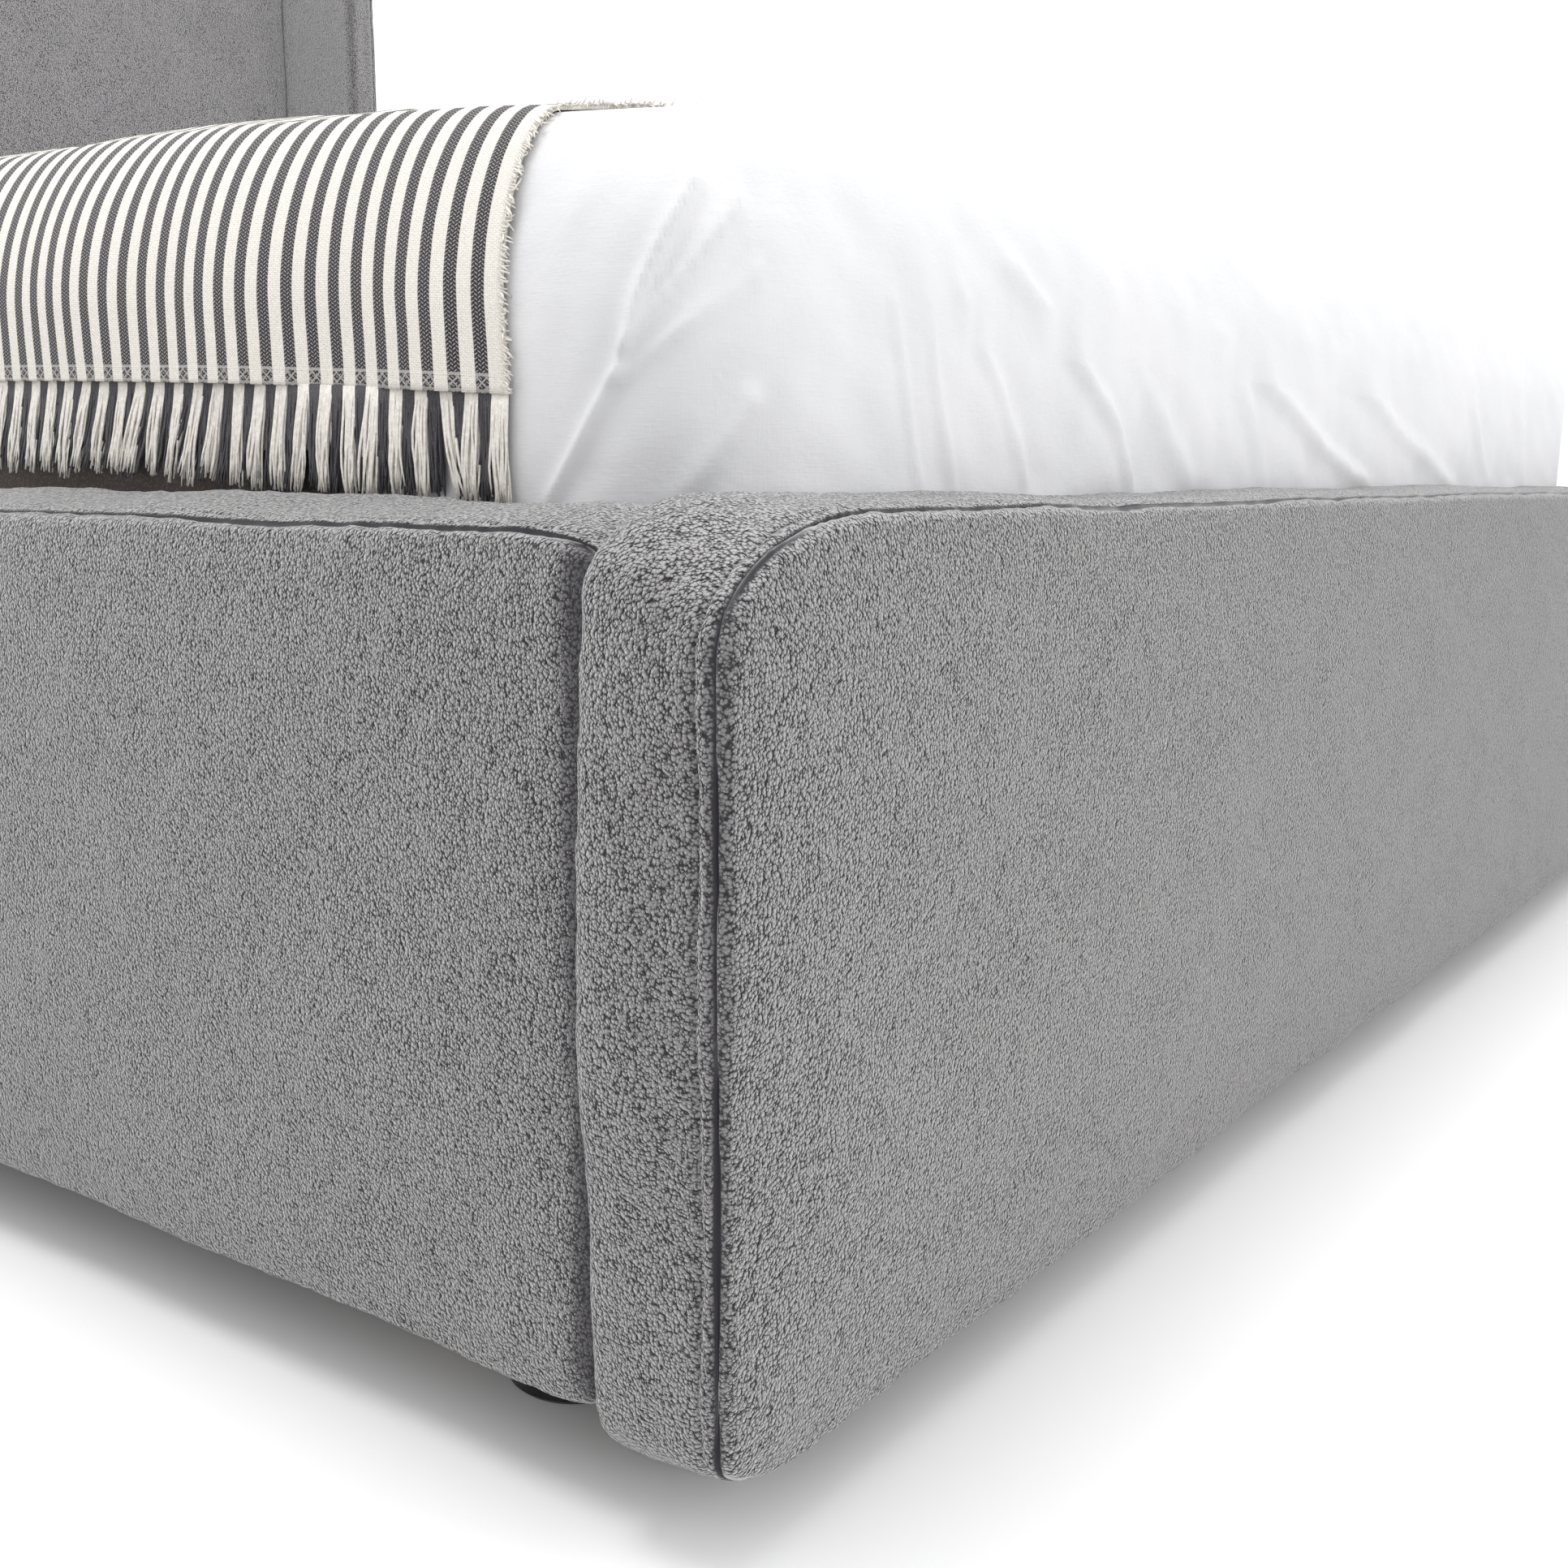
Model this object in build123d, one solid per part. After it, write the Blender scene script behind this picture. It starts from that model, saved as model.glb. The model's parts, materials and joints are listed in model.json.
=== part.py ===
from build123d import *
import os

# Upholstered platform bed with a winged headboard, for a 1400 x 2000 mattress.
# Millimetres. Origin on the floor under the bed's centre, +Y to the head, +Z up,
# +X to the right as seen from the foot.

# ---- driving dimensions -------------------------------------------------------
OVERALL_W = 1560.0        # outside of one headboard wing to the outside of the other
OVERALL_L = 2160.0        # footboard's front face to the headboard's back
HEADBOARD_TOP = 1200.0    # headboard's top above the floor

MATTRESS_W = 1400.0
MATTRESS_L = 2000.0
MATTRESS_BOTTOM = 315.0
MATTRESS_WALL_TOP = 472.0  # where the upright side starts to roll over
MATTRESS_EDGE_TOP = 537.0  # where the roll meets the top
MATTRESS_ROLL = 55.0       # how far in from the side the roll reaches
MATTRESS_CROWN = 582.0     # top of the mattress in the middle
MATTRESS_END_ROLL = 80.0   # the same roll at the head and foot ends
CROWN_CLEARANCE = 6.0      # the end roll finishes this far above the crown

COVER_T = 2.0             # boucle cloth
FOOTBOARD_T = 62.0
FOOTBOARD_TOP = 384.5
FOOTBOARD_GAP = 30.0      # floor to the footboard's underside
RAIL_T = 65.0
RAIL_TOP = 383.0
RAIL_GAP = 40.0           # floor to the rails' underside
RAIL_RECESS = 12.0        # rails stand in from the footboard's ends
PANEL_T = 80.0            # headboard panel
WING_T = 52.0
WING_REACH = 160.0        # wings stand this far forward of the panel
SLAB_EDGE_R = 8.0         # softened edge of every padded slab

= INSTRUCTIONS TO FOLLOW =
From the listing above, extract every line exactly as it stands.

= TASK ANSWER =
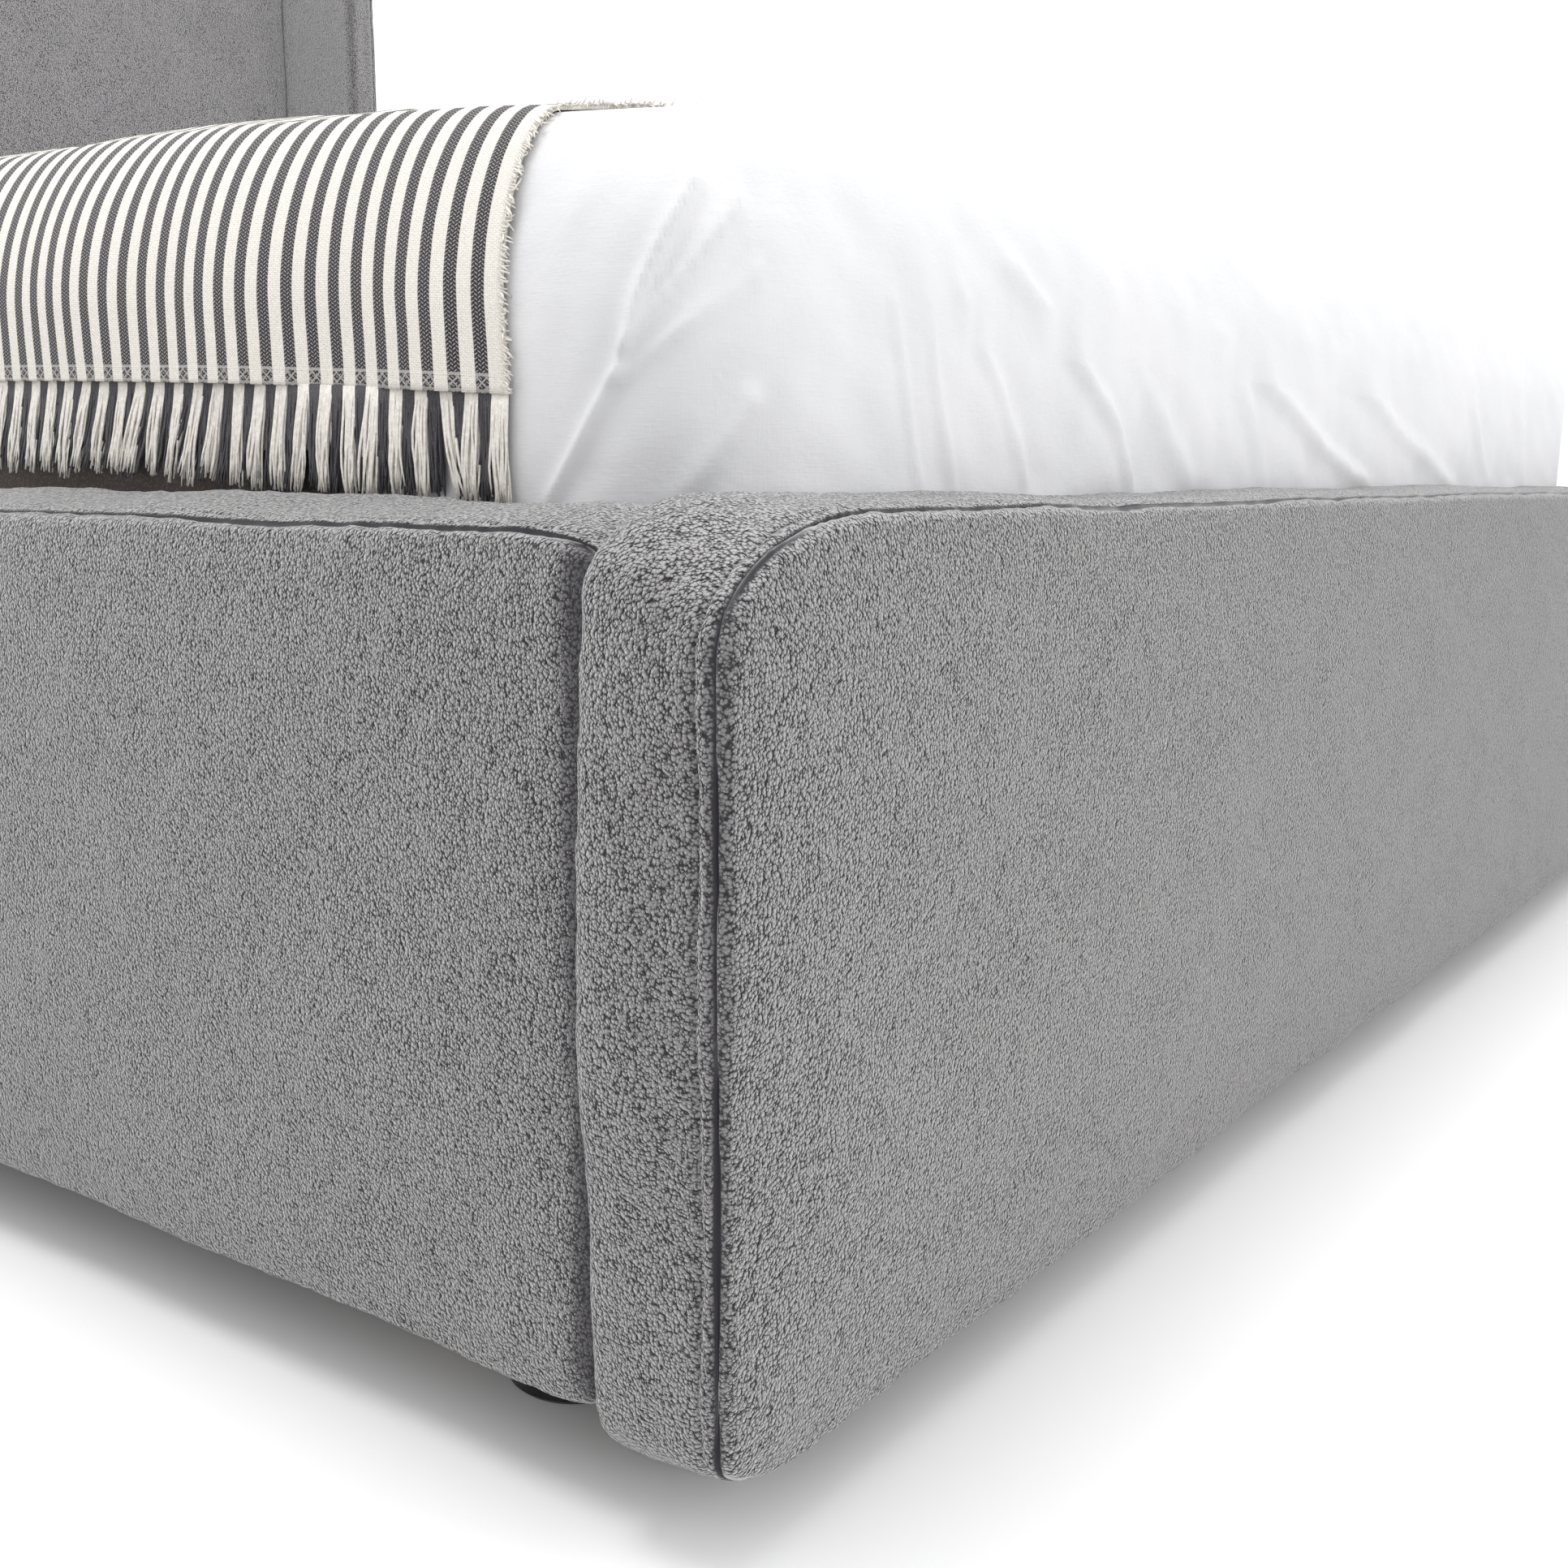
Model this object in build123d, one solid per part. After it, write the Blender scene script behind this picture. It starts from that model, saved as model.glb. The model's parts, materials and joints are listed in model.json.
=== part.py ===
from build123d import *
import os

# Upholstered platform bed with a winged headboard, for a 1400 x 2000 mattress.
# Millimetres. Origin on the floor under the bed's centre, +Y to the head, +Z up,
# +X to the right as seen from the foot.

# ---- driving dimensions -------------------------------------------------------
OVERALL_W = 1560.0        # outside of one headboard wing to the outside of the other
OVERALL_L = 2160.0        # footboard's front face to the headboard's back
HEADBOARD_TOP = 1200.0    # headboard's top above the floor

MATTRESS_W = 1400.0
MATTRESS_L = 2000.0
MATTRESS_BOTTOM = 315.0
MATTRESS_WALL_TOP = 472.0  # where the upright side starts to roll over
MATTRESS_EDGE_TOP = 537.0  # where the roll meets the top
MATTRESS_ROLL = 55.0       # how far in from the side the roll reaches
MATTRESS_CROWN = 582.0     # top of the mattress in the middle
MATTRESS_END_ROLL = 80.0   # the same roll at the head and foot ends
CROWN_CLEARANCE = 6.0      # the end roll finishes this far above the crown

COVER_T = 2.0             # boucle cloth
FOOTBOARD_T = 62.0
FOOTBOARD_TOP = 384.5
FOOTBOARD_GAP = 30.0      # floor to the footboard's underside
RAIL_T = 65.0
RAIL_TOP = 383.0
RAIL_GAP = 40.0           # floor to the rails' underside
RAIL_RECESS = 12.0        # rails stand in from the footboard's ends
PANEL_T = 80.0            # headboard panel
WING_T = 52.0
WING_REACH = 160.0        # wings stand this far forward of the panel
SLAB_EDGE_R = 8.0         # softened edge of every padded slab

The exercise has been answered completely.